Granted, they will mutate somewhat depending on the progress and other interference, but it really helps having an overall (realistic) goal for the year, medium and near future.

Jakob

Halcyon
25th June 2005, 12:06 AM
Do "second dojo" goals count, too? E.g. Move on to second pint within 30 seconds. :)

piggy
27th June 2005, 12:44 AM
well, as jmarsten would say: practice does not make perfect, perfect practice makes perfect.

JSchmidt
27th June 2005, 09:56 AM
practice does not make perfect, perfect practice makes perfect.

Ok, then, how do you ensure that you are doing a perfect practice?.

Jakob

Nanbanjin
27th June 2005, 10:04 AM
Ok, then, how do you ensure that you are doing a perfect practice?.

Jakob

I think you need heaps of perfect practice practice to get practice perfect.

piggy
27th June 2005, 10:11 AM
practice in front of a sensei and practice your moves very, very slowly rather than fast and sloppy.

thats perfect practice.

Yiu Fai
27th June 2005, 03:23 PM
practice in front of a sensei and practice your moves very, very slowly rather than fast and sloppy.

thats perfect practice.

I'm sure for the more experienced amongst us, fast doesnt necessarily have to be sloppy...

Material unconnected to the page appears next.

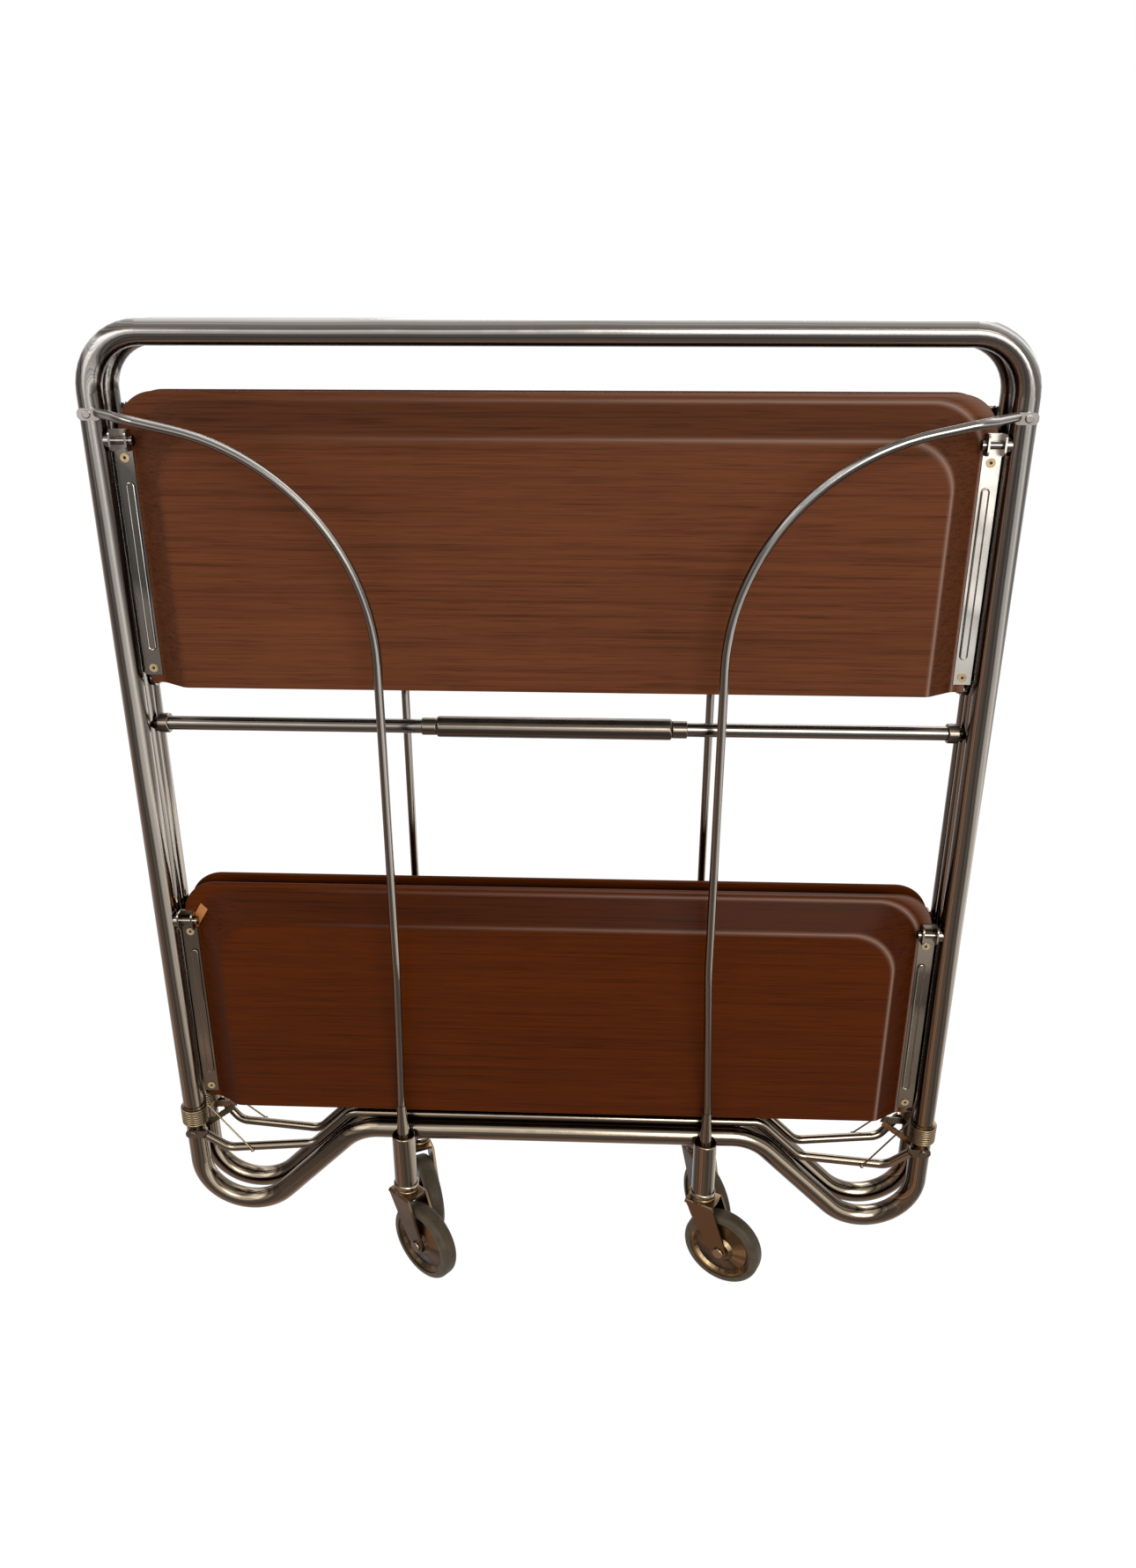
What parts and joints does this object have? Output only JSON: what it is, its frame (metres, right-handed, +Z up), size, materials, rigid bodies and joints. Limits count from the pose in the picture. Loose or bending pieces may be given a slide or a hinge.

Not for me however! I'll stick to my slow and steady for now!

JSchmidt
28th June 2005, 12:23 AM
practice in front of a sensei and practice your moves very, very slowly rather than fast and sloppy.

thats perfect practice.

If I practice very very slowly in front of my sensei, I will get hit umpteen times and told off for slacking off.

piggy
28th June 2005, 01:19 AM
why do it fast when we can do it slow and decrease the chances of making bad foot work or strikes?
also, our senseis emphasize that we need to do it slow at first to get the hang of what were supposed to do and do it perfectly before we do it fast. if your sensei does not like that, you could tell them what you are intending or just not do it at all...
so close to 100 posts...

JSchmidt
28th June 2005, 03:47 AM
w
so close to 100 posts...


It might be worth applying your sensei's motto to your postings....

Jakob

piggy
28th June 2005, 04:35 AM
possibly but its his and not mine. he wasnt here so i said it.

Paikea
28th June 2005, 04:39 AM
possibly but its his and not mine. he wasnt here so i said it.JSchmidt - methinks sarcasm is lost on this one. Piggy, he means perhaps you should consider spending more time practicing and less posting trivial stuff just to get the post count up.

piggy
28th June 2005, 09:33 AM
i was just aiming for 100 but now that i have it i can post intellegent stuff...
but i have nothing intellegent to say at this point.

Yiu Fai
28th June 2005, 10:40 AM
If I practice very very slowly in front of my sensei, I will get hit umpteen times and told off for slacking off.

Yeah, there's def a difference between not rushing thru waza as opposed to very very slowly executing waza :tongue:

Sorry for nitpicking, I'm in a cheeky mood today!